Como conceptualiza a noção de “ideal” de beleza e que ideias tem sobre a forma como este ideal é construído e perpetuado na sociedade? Além disso, acredita que a beleza vai para além da mera aparência, abrangendo o comportamento ou a conduta, particularmente na forma como a sociedade impõe muitas vezes estes padrões predominantemente às mulheres?

Aos 20 anos, o meu corpo era “classificado” dentro de um arquétipo de beleza. Aos 38 anos o meu corpo já não se enquadra no conceito “top model”, mas persiste a tendência de o enquadrar dentro de um arquétipo.
Pela minha experiência, que sempre estive dentro do padrão da “menina bonita” e agora de mulher extremamente voluptuosa e atraente, sinto, diariamente, o preconceito que um corpo destes, como o meu, pertence a um ser Hiper sexual, extrovertido, descontrolado emocionalmente… Diria que esta leitura é só o oposto daquilo que eu sou. Este preconceito magoa e o preço a pagar todos os dias é alto. Mas a minha missão é maior do que estes desaforos de uma sociedade patriarcal, que pretendo educar através do que eu faço.

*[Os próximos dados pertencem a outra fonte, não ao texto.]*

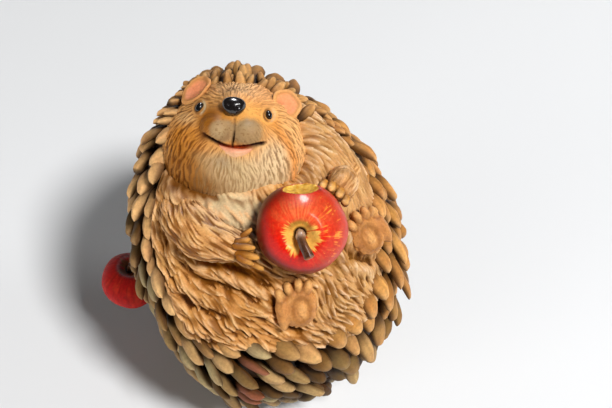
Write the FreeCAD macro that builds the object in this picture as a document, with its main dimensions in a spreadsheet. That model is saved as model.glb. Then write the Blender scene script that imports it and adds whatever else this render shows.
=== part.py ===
import FreeCAD, Part
import math
import os
from FreeCAD import Vector, Placement, Rotation

# Hedgehog figurine, a hand-painted casting about 13 cm high.
# Millimetres. +Z up, origin in the middle of the felt pad's lower face.
# The belly and the face look towards -Y and upwards; +X is on the hedgehog's left.

os.makedirs("parts", exist_ok=True)
doc = FreeCAD.newDocument("hedgehog_figurine")

sheet = doc.addObject("Spreadsheet::Sheet", "Sizes")
cells = [
    ("bodyradius", 42.1),      # casting, widest radius under the quills
    ("midheight", 58.6),       # height of the widest section
    ("lowersemi", 63.2),       # egg semi-axis below the widest section
    ("uppersemi", 58.5),       # egg semi-axis above it
    ("leanside", -0.189),      # the egg leans to its right as it rises
    ("leanback", 0.20),        # and back
    ("wall", 4.5),
    ("basez", 1.5),            # underside of the casting
    ("openingradius", 12.0),   # pour opening
    ("felt_radius", 17.0),
    ("felt_thick", 1.5),
    ("plug_flange", 14.5),
    ("plug_flangethick", 1.5),
    ("plug_depth", 4.0),
    ("headx", -10.2), ("heady", 7.9), ("headz", 104.3),
    ("headwide", 21.2), ("headtall", 18.6), ("headdeep", 18.8),
    ("viewtilt", 40.0),        # the face is tipped back from upright by 50 degrees
    ("muzzlewide", 9.2), ("muzzletall", 7.6), ("muzzledeep", 9.3),
    ("nosewide", 3.35), ("nosetall", 2.9), ("nosedeep", 2.7),
    ("eyeradius", 1.6),
    ("earradius", 4.6), ("earthick", 1.9),
    ("lipwide", 4.2), ("liptall", 1.7), ("lipdeep", 2.4),
    ("applex", 10.6), ("appley", -28.4), ("applez", 105.0), ("appleradius", 13.5),
    ("sideapplex", -49.3), ("sideappley", 5.6), ("sideapplez", 35.6), ("sideappleradius", 10.0),
    ("stemradius", 1.35), ("stemlength", 8.0),
    ("pinradius", 1.5), ("pinlength", 14.0), ("sidepinlength", 16.0),
    ("armshoulder", 6.2), ("armwrist", 4.3), ("pawradius", 4.6), ("fingerradius", 1.45),
    ("footwide", 6.3), ("foottall", 7.6), ("footdeep", 5.4), ("toeradius", 1.9),
    ("quillbase", 2.3), ("quilltip", 0.7), ("quilllength", 10.5), ("quillstand", 4.4),
    ("quillring", 11.5), ("quillgap", 8.2),
]
for row, (name, value) in enumerate(cells, start=1):
    sheet.set("A%d" % row, name)
    sheet.set("B%d" % row, str(value))
    sheet.setAlias("B%d" % row, name)
doc.recompute()


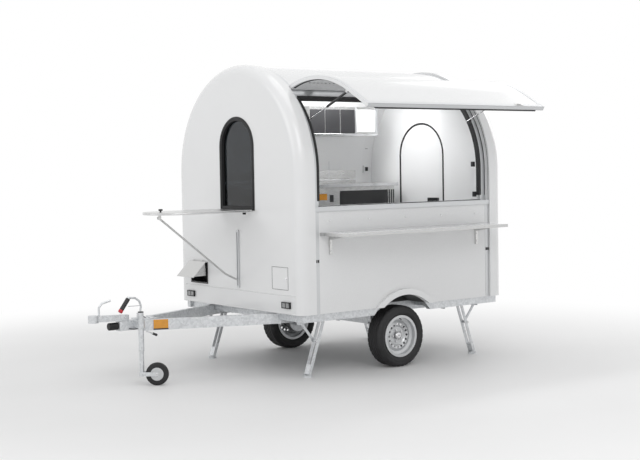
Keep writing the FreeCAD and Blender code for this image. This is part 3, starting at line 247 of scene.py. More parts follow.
for entry in record["subparts"]:
    mesh = nodes[entry["node"]].data
    mesh.materials.clear()
    mesh.materials.append(MATERIALS[entry["material_slot"]])


# ---------------------------------------------------------------- stage, light and camera
FLOOR_REACH = 60.0
FADE_START = 2.6              # where the floor starts to turn to the background's white
FADE_END = 6.5
SKY_LIGHT = 0.60
LIGHTS = (                    # name, place, size and power in watts
    ("key", (5.0, 7.5, 6.5), (5, 4), 150),
    ("fill", (9.0, -3.0, 4.5), (5, 4), 80),
    ("top", (0.0, 1.0, 8.0), (6, 5), 110),
    ("back", (-7.0, -2.0, 5.0), (5, 4), 80),
)
LIGHTS_AIM = (0.3, 0, 1.2)
CABIN_LIGHT = ("cabin", (-0.1, -0.1, 2.68), (1.6, 0.5), 26)
CABIN_AIM = (-0.1, -0.25, 1.0)
CAMERA_PLACE = (7.855, 9.782, 1.906)
CAMERA_YAW = -2.2313
CAMERA_PITCH = -0.0517
CAMERA_ROLL = -0.0168
CAMERA_LENS = 71.26
CAMERA_SENSOR = 36.0


def floor_finish():
    """A pale floor that fades to the background's white away from the middle."""
    made, tree, shader = new_material("studio_floor")
    stops = [(0.3, (0.86, 0.86, 0.86)), (0.7, (0.88, 0.88, 0.88))]
    tone = ramp(tree, noise(tree, coordinates(tree), 0.7, 2.0), stops)
    tree.links.new(tone, shader.inputs["Base Color"])
    shader.inputs["Roughness"].default_value = 0.6
    shader.inputs["Specular IOR Level"].default_value = 0.2
    place = add(tree, "ShaderNodeTexCoord")
    distance = add(tree, "ShaderNodeVectorMath", operation="LENGTH")
    tree.links.new(place.outputs["Object"], distance.inputs[0])
    fade = add(tree, "ShaderNodeMapRange")
    fade.inputs["From Min"].default_value = FADE_START
    fade.inputs["From Max"].default_value = FADE_END
    fade.interpolation_type = "SMOOTHSTEP"
    tree.links.new(distance.outputs["Value"], fade.inputs["Value"])
    glow = add(tree, "ShaderNodeEmission")
    mix = add(tree, "ShaderNodeMixShader")
    tree.links.new(fade.outputs["Result"], mix.inputs["Fac"])
    tree.links.new(shader.outputs["BSDF"], mix.inputs[1])
    tree.links.new(glow.outputs["Emission"], mix.inputs[2])
    tree.links.new(mix.outputs["Shader"], tree.nodes["Material Output"].inputs["Surface"])
    return made


def build_stage():
    floor_mesh = bpy.data.meshes.new("floor_sheet")
    rim = [(-FLOOR_REACH, -FLOOR_REACH, 0), (FLOOR_REACH, -FLOOR_REACH, 0),
           (FLOOR_REACH, FLOOR_REACH, 0), (-FLOOR_REACH, FLOOR_REACH, 0)]
    floor_mesh.from_pydata(rim, [], [(0, 1, 2, 3)])
    floor = bpy.data.objects.new("floor_sheet", floor_mesh)
    bpy.context.scene.collection.objects.link(floor)
    floor_mesh.materials.append(floor_finish())


def background(tree, strength):
    made = add(tree, "ShaderNodeBackground")
    made.inputs["Color"].default_value = (1, 1, 1, 1)
    made.inputs["Strength"].default_value = strength
    return made


def build_world():
    """Soft white light all round, and pure white where the backdrop itself is seen."""
    world = bpy.data.worlds.new("studio")
    bpy.context.scene.world = world
    world.use_nodes = True
    tree = world.node_tree
    tree.nodes.clear()
    path = add(tree, "ShaderNodeLightPath")
    seen = add(tree, "ShaderNodeMath", operation="MAXIMUM")
    seen_through = add(tree, "ShaderNodeMath", operation="MAXIMUM")
    lighting = background(tree, SKY_LIGHT)
    backdrop = background(tree, 1.0)
    mix = add(tree, "ShaderNodeMixShader")
    out = add(tree, "ShaderNodeOutputWorld")
    tree.links.new(path.outputs["Is Camera Ray"], seen.inputs[0])
    tree.links.new(path.outputs["Is Glossy Ray"], seen.inputs[1])
    tree.links.new(seen.outputs["Value"], seen_through.inputs[0])
    tree.links.new(path.outputs["Is Transmission Ray"], seen_through.inputs[1])
    tree.links.new(seen_through.outputs["Value"], mix.inputs["Fac"])
    tree.links.new(lighting.outputs["Background"], mix.inputs[1])
    tree.links.new(backdrop.outputs["Background"], mix.inputs[2])
    tree.links.new(mix.outputs["Shader"], out.inputs["Surface"])


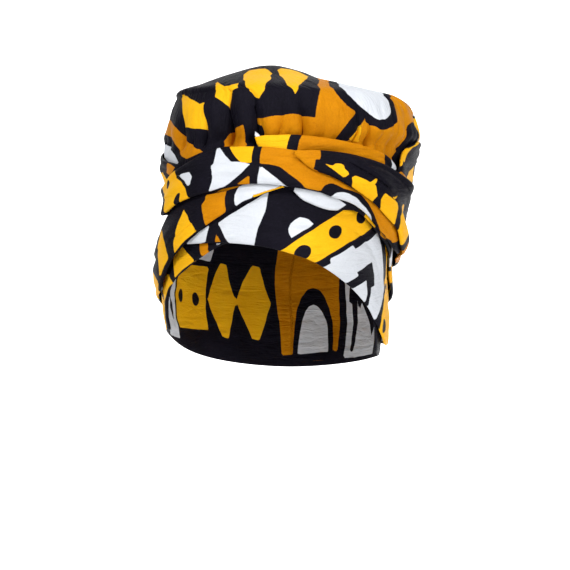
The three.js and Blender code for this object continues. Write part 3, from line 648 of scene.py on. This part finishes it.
    ("forehead_band", "white", ((17.5, 36.5), (15.5, 39), (13.5, 40), (12, 40.5), (10.5, 39), (9, 36.5), (8.5, 33.5), (9, 31), (10.5, 28))),
    ("forehead_band", "yellow", ((6.5, 20), (13.5, 28), (19.5, 35.5), (27.5, 44), (32, 47.5), (36, 47), (41, 45), (49.5, 37), (42.5, 32), (35.5, 26.5), (30, 22.5), (21, 13.5), (16, 8))),
    ("forehead_band", "white", ((25, 11), (27.5, 13.5), (26.5, 16), (36.5, 24), (38, 22), (48, 29), (52, 32.3), (55, 29.5), (61.5, 20.5), (68, 13), (72.5, 6.7), (74, 1), (72.5, -4), (70, -7.5), (66, -11.5), (62, -16.5), (60.5, -19), (58.5, -23), (56, -28), (40, -12), (27, 3))),
    ("forehead_band", "black", ((34, -1), (43, 6), (41.5, 8), (45.5, 10.5), (52, 14.5), (56, 6.5), (57, -0.5), (54, -1.5), (53, -8.5), (53, -16), (50, -16), (51, -5.5), (50, -0.5), (49.5, 3.5), (38, -4))),
    ("forehead_band", "yellow", ((62.3, 28.5), (67.7, 22.7), (74, 16.9), (77.5, 12), (79.5, 6), (79.5, 0), (76, -4.5), (71.5, -9.5), (68.5, -14.5), (65, -19.5), (63.5, -25), (68, -34), (76, -42), (98, -44), (104, -30), (106, -16), (108, 0), (106, 6), (98, 9.7), (88.5, 16.4), (85, 20.3), (77.4, 25.7), (67.3, 29.1))),
    # right turn
    ("right_turn", "ochre", ((8, 82), (17, 82), (17.5, 77), (17, 74.5), (15.5, 75), (14.8, 70), (20, 67), (27, 64.5), (31, 61.5), (36, 54), (38, 49), (28, 56), (12.5, 63), (8, 75))),
    ("right_turn", "black", ((14.8, 70.5), (19, 74), (27.6, 64.3), (38, 50.5), (38, 48), (30, 56.5), (24.5, 62), (18, 66.5))),
    ("right_turn", "yellow", ((18.5, 72.5), (21.2, 71), (21.9, 72.1), (24.2, 72), (25.2, 71.2), (25.2, 69.3), (26.4, 67.1), (26.5, 65.8), (24.9, 64.1))),
    ("right_turn", "yellow", ((27.6, 64.3), (28.9, 65.5), (36.5, 60.1), (38.2, 54.2), (37.6, 52.5), (37.6, 49.8), (28.1, 59.9))),
    ("right_turn", "yellow", ((37.6, 64.8), (37.1, 62.5), (35.8, 60.5), (34.2, 61.6))),
    ("right_turn", "yellow", ((40.8, 55.9), (49.5, 49.8), (50.9, 46.9), (50.9, 40.2), (52.3, 36.7), (42.1, 45.6), (40, 52.2))),
    ("right_turn", "yellow", ((45.4, 53.5), (47.2, 53.3), (49.3, 54.6), (49.7, 54), (47.3, 52.1))),
    ("right_turn", "yellow", ((60, 50.5), (64, 49.5), (68, 46.5), (71, 41), (69, 34), (65.5, 27.5), (62.5, 22), (59.5, 26), (57.2, 31), (55, 37), (54.2, 42), (56.5, 47))),
    ("right_turn", "ochre", ((84, 41), (79, 37), (74.5, 32), (71, 26.5), (69, 20), (74, 12), (100, 8), (112, 20), (110, 36), (96, 41))),
)
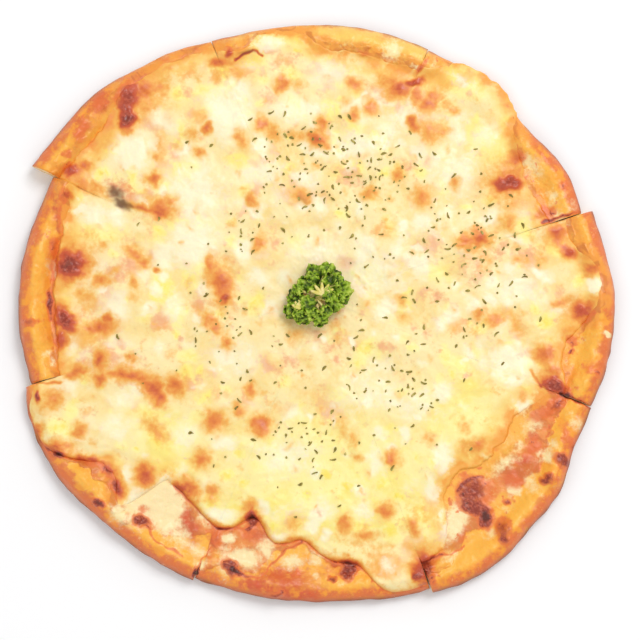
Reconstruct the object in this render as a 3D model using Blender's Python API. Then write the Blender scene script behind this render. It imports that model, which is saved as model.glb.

“A ditadura da beleza feminina e do seu comportamento social, é fruto de um conjunto de fatores conjunturais, mas essencialmente fruto de fatores estruturais sociais que estão montados desde há séculos”

Enquanto curadora da 5ª conversa warm up Festival Impacto que pretende aprofundar o tema multifacetado do preconceito no contexto de “Manifestar a beleza: Desafiar ideais, abraçar a singularidade”, quais são os desafios e as suas expectativas para esta conversa?

“Desarmadilhar” o terreno. A ditadura da beleza feminina e do seu comportamento social, é fruto de um conjunto de fatores conjunturais, mas essencialmente fruto de fatores estruturais sociais que estão montados desde há séculos. Com esta conversa e com as minhas convidadas do painel, quero poder relevar em 4 perspectivas diferentes (da ditadura dos algoritmos e dos trends nas redes sociais; da saúde mental; da história da arte; da filosofia estética) do campo minado em que todas nós mulheres vivemos.